TASK STATEMENT — Write out each line exactly as it stands, please.

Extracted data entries

★ ★ ★ ★ ★ ★ ★

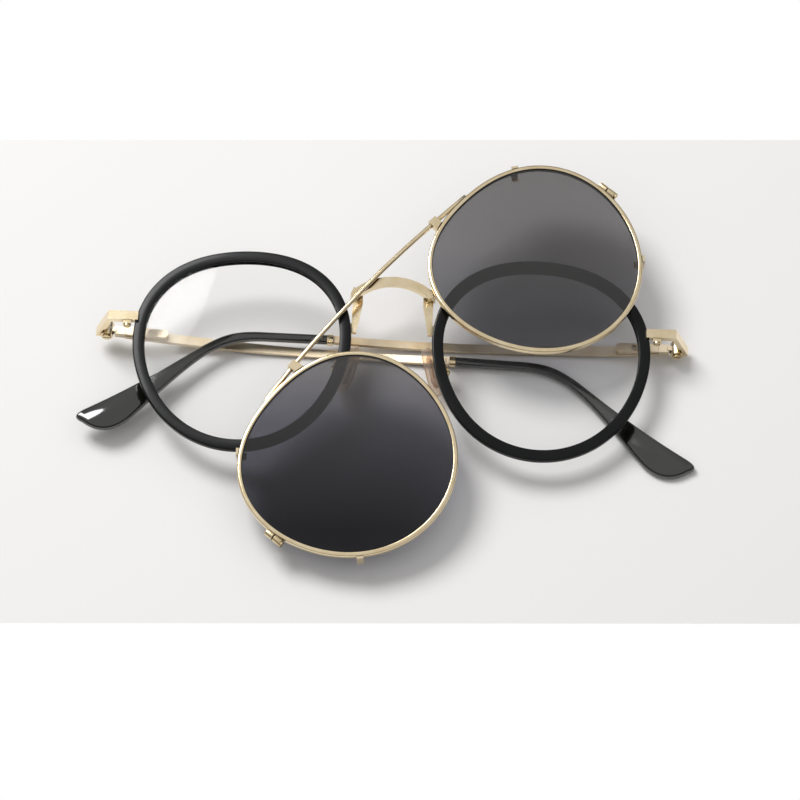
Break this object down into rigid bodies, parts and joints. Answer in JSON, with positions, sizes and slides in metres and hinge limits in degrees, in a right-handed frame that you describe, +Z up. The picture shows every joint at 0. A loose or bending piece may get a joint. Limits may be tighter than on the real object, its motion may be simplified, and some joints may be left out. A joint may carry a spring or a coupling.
{
  "type": "spectacles with clip-on sun lenses",
  "caption": "Round spectacles with black rims, gold bridge and spring hinged temples, lying folded, with a detached clip-on sun lens unit resting across them.",
  "frame": {"origin": "on the table under the middle of the bounding box of the spectacles lying folded with the clip-on across them", "axes": "+X runs along the front to the viewer's right, +Y across the table towards the top of the front, +Z up from the table"},
  "size_m": [0.1422, 0.1019, 0.017],
  "materials": {
    "gold": "champagne gold plating, satin to bright",
    "black_acetate": "polished black",
    "clear_lens": "clear demonstration lens",
    "sun_lens": "grey sun tint",
    "silicone": "clear soft nose pad",
    "pad_core": "copper brown stiffener",
    "spring_steel": "coil spring wire"
  },
  "bodies": {
    "front": {"rim_left": "black_acetate", "rim_right": "black_acetate", "lens_left": "clear_lens", "lens_right": "clear_lens", "bridge": "gold", "endpiece_left": "gold", "endpiece_right": "gold", "rim_screws": "gold", "hinge_screw_left": "gold", "hinge_screw_right": "gold", "pad_arm_left": "gold", "pad_arm_right": "gold", "pad_screws": "gold"},
    "hinge_left": {"hinge_tongue_left": "gold", "spring_left": "spring_steel"},
    "hinge_right": {"hinge_tongue_right": "gold", "spring_right": "spring_steel"},
    "temple_left": {"temple_left": "gold", "tip_ferrule_left": "gold", "temple_tip_left": "black_acetate"},
    "temple_right": {"temple_right": "gold", "tip_ferrule_right": "gold", "temple_tip_right": "black_acetate"},
    "pad_left": {"nose_pad_left": "silicone", "pad_core_left": "pad_core"},
    "pad_right": {"nose_pad_right": "silicone", "pad_core_right": "pad_core"},
    "clip_on": {"clip_rim_left": "gold", "clip_rim_right": "gold", "sun_lens_left": "sun_lens", "sun_lens_right": "sun_lens", "clip_bar": "gold", "clip_lugs": "gold", "clip_hooks_left": "gold", "clip_hooks_right": "gold", "clip_screws": "gold"}
  },
  "joints": [
    {"name": "fold_left", "type": "hinge", "parent": "front", "child": "hinge_left", "pos_m": [-0.06562, 0.00874, 0.005], "axis": [0.0482, 0.9988, 0.0062], "range_deg": [0, 92]},
    {"name": "fold_right", "type": "hinge", "parent": "front", "child": "hinge_right", "pos_m": [0.06696, 0.00898, 0.00281], "axis": [0.0017, -1, -0.007], "range_deg": [0, 92]},
    {"name": "spring_left", "type": "slide", "parent": "hinge_left", "child": "temple_left", "axis": [0.9982, -0.0479, -0.036], "range_m": [0, 0.0012], "stiffness_N_per_m": 500, "springref_m": -0.001},
    {"name": "spring_right", "type": "slide", "parent": "hinge_right", "child": "temple_right", "axis": [-0.9999, -0.0018, 0.0112], "range_m": [0, 0.0012], "stiffness_N_per_m": 500, "springref_m": -0.001},
    {"name": "rock_left", "type": "hinge", "parent": "front", "child": "pad_left", "pos_m": [-0.01081, 0.00036, 0.00571], "axis": [0.4097, -0.1989, 0.8903], "range_deg": [-8, 8]},
    {"name": "rock_right", "type": "hinge", "parent": "front", "child": "pad_right", "pos_m": [0.01224, 0.0004, 0.00533], "axis": [0.3795, 0.2003, -0.9033], "range_deg": [-8, 8]},
    {"name": "lift_clip", "type": "slide", "parent": "front", "child": "clip_on", "axis": [0.014, -0.087, 0.9961], "range_m": [0, 0.03]}
  ]
}
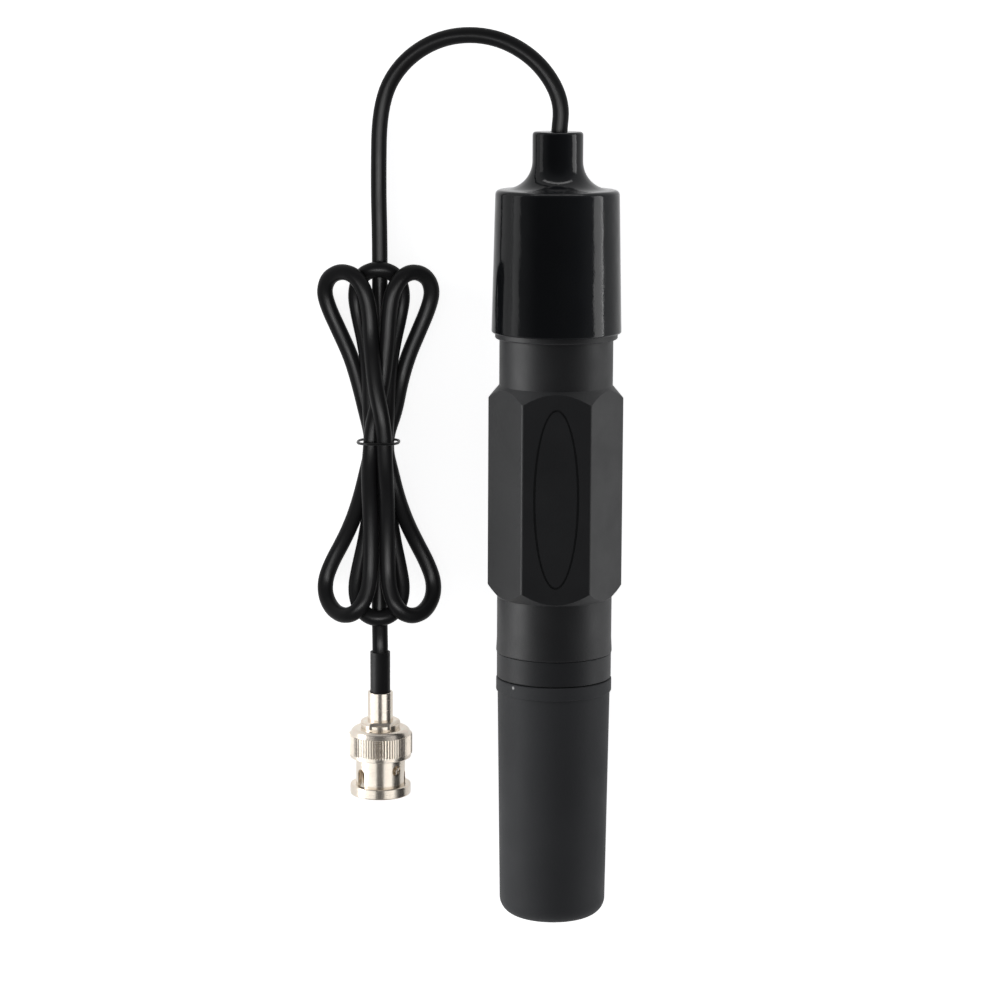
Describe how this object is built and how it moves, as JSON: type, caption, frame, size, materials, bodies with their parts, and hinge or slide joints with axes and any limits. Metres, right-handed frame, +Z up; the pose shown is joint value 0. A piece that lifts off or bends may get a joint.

★ ★ ★ ★ ★ ★ ★

FULL OUTPUT —
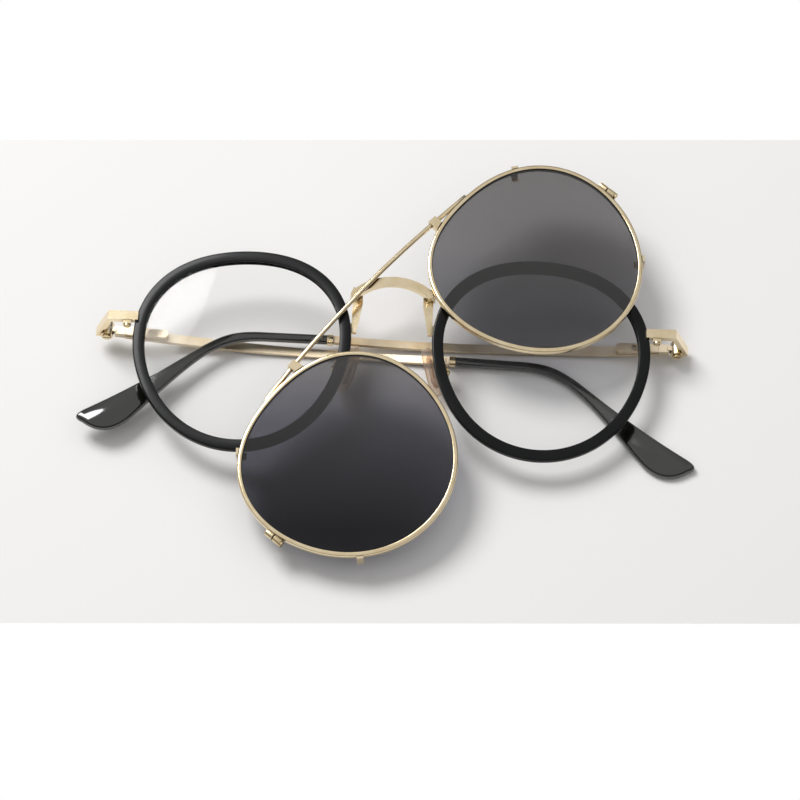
Break this object down into rigid bodies, parts and joints. Answer in JSON, with positions, sizes and slides in metres and hinge limits in degrees, in a right-handed frame that you describe, +Z up. The picture shows every joint at 0. A loose or bending piece may get a joint. Limits may be tighter than on the real object, its motion may be simplified, and some joints may be left out. A joint may carry a spring or a coupling.
{
  "type": "spectacles with clip-on sun lenses",
  "caption": "Round spectacles with black rims, gold bridge and spring hinged temples, lying folded, with a detached clip-on sun lens unit resting across them.",
  "frame": {"origin": "on the table under the middle of the bounding box of the spectacles lying folded with the clip-on across them", "axes": "+X runs along the front to the viewer's right, +Y across the table towards the top of the front, +Z up from the table"},
  "size_m": [0.1422, 0.1019, 0.017],
  "materials": {
    "gold": "champagne gold plating, satin to bright",
    "black_acetate": "polished black",
    "clear_lens": "clear demonstration lens",
    "sun_lens": "grey sun tint",
    "silicone": "clear soft nose pad",
    "pad_core": "copper brown stiffener",
    "spring_steel": "coil spring wire"
  },
  "bodies": {
    "front": {"rim_left": "black_acetate", "rim_right": "black_acetate", "lens_left": "clear_lens", "lens_right": "clear_lens", "bridge": "gold", "endpiece_left": "gold", "endpiece_right": "gold", "rim_screws": "gold", "hinge_screw_left": "gold", "hinge_screw_right": "gold", "pad_arm_left": "gold", "pad_arm_right": "gold", "pad_screws": "gold"},
    "hinge_left": {"hinge_tongue_left": "gold", "spring_left": "spring_steel"},
    "hinge_right": {"hinge_tongue_right": "gold", "spring_right": "spring_steel"},
    "temple_left": {"temple_left": "gold", "tip_ferrule_left": "gold", "temple_tip_left": "black_acetate"},
    "temple_right": {"temple_right": "gold", "tip_ferrule_right": "gold", "temple_tip_right": "black_acetate"},
    "pad_left": {"nose_pad_left": "silicone", "pad_core_left": "pad_core"},
    "pad_right": {"nose_pad_right": "silicone", "pad_core_right": "pad_core"},
    "clip_on": {"clip_rim_left": "gold", "clip_rim_right": "gold", "sun_lens_left": "sun_lens", "sun_lens_right": "sun_lens", "clip_bar": "gold", "clip_lugs": "gold", "clip_hooks_left": "gold", "clip_hooks_right": "gold", "clip_screws": "gold"}
  },
  "joints": [
    {"name": "fold_left", "type": "hinge", "parent": "front", "child": "hinge_left", "pos_m": [-0.06562, 0.00874, 0.005], "axis": [0.0482, 0.9988, 0.0062], "range_deg": [0, 92]},
    {"name": "fold_right", "type": "hinge", "parent": "front", "child": "hinge_right", "pos_m": [0.06696, 0.00898, 0.00281], "axis": [0.0017, -1, -0.007], "range_deg": [0, 92]},
    {"name": "spring_left", "type": "slide", "parent": "hinge_left", "child": "temple_left", "axis": [0.9982, -0.0479, -0.036], "range_m": [0, 0.0012], "stiffness_N_per_m": 500, "springref_m": -0.001},
    {"name": "spring_right", "type": "slide", "parent": "hinge_right", "child": "temple_right", "axis": [-0.9999, -0.0018, 0.0112], "range_m": [0, 0.0012], "stiffness_N_per_m": 500, "springref_m": -0.001},
    {"name": "rock_left", "type": "hinge", "parent": "front", "child": "pad_left", "pos_m": [-0.01081, 0.00036, 0.00571], "axis": [0.4097, -0.1989, 0.8903], "range_deg": [-8, 8]},
    {"name": "rock_right", "type": "hinge", "parent": "front", "child": "pad_right", "pos_m": [0.01224, 0.0004, 0.00533], "axis": [0.3795, 0.2003, -0.9033], "range_deg": [-8, 8]},
    {"name": "lift_clip", "type": "slide", "parent": "front", "child": "clip_on", "axis": [0.014, -0.087, 0.9961], "range_m": [0, 0.03]}
  ]
}
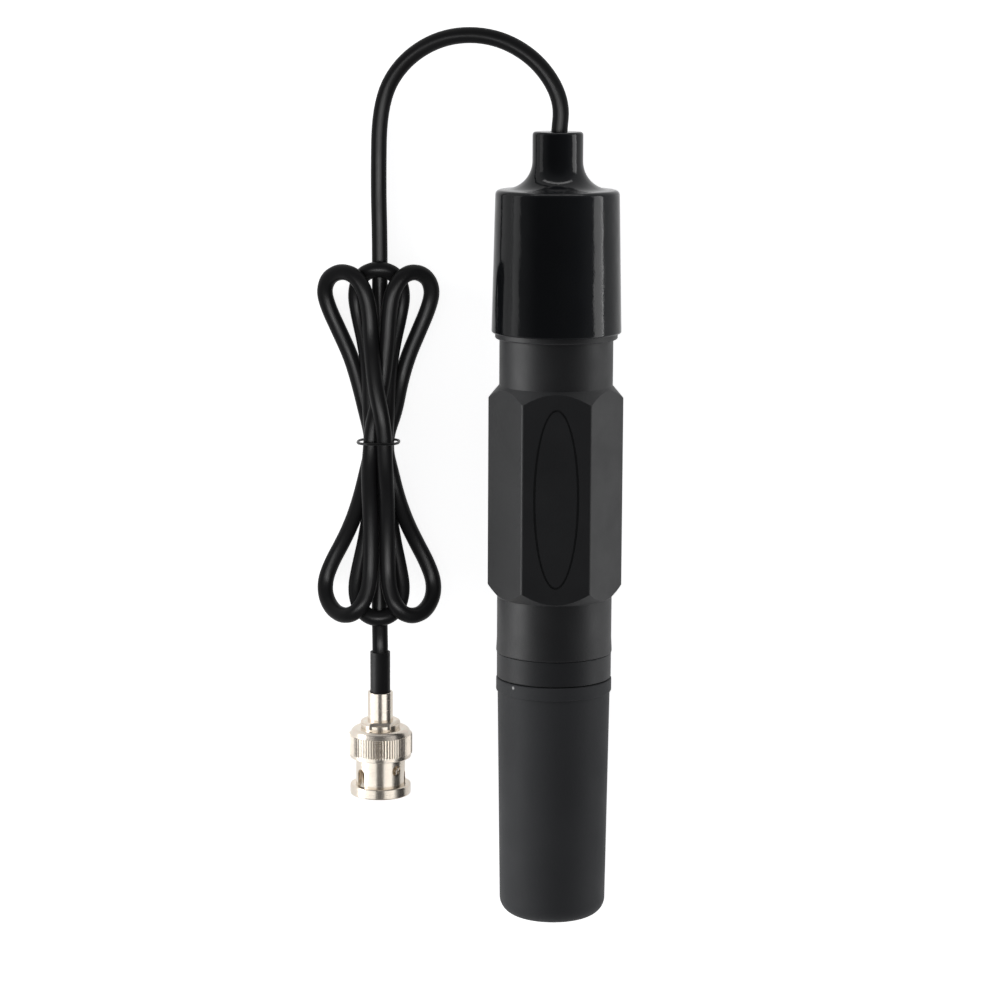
Describe how this object is built and how it moves, as JSON: type, caption, frame, size, materials, bodies with their parts, and hinge or slide joints with axes and any limits. Metres, right-handed frame, +Z up; the pose shown is joint value 0. A piece that lifts off or bends may get a joint.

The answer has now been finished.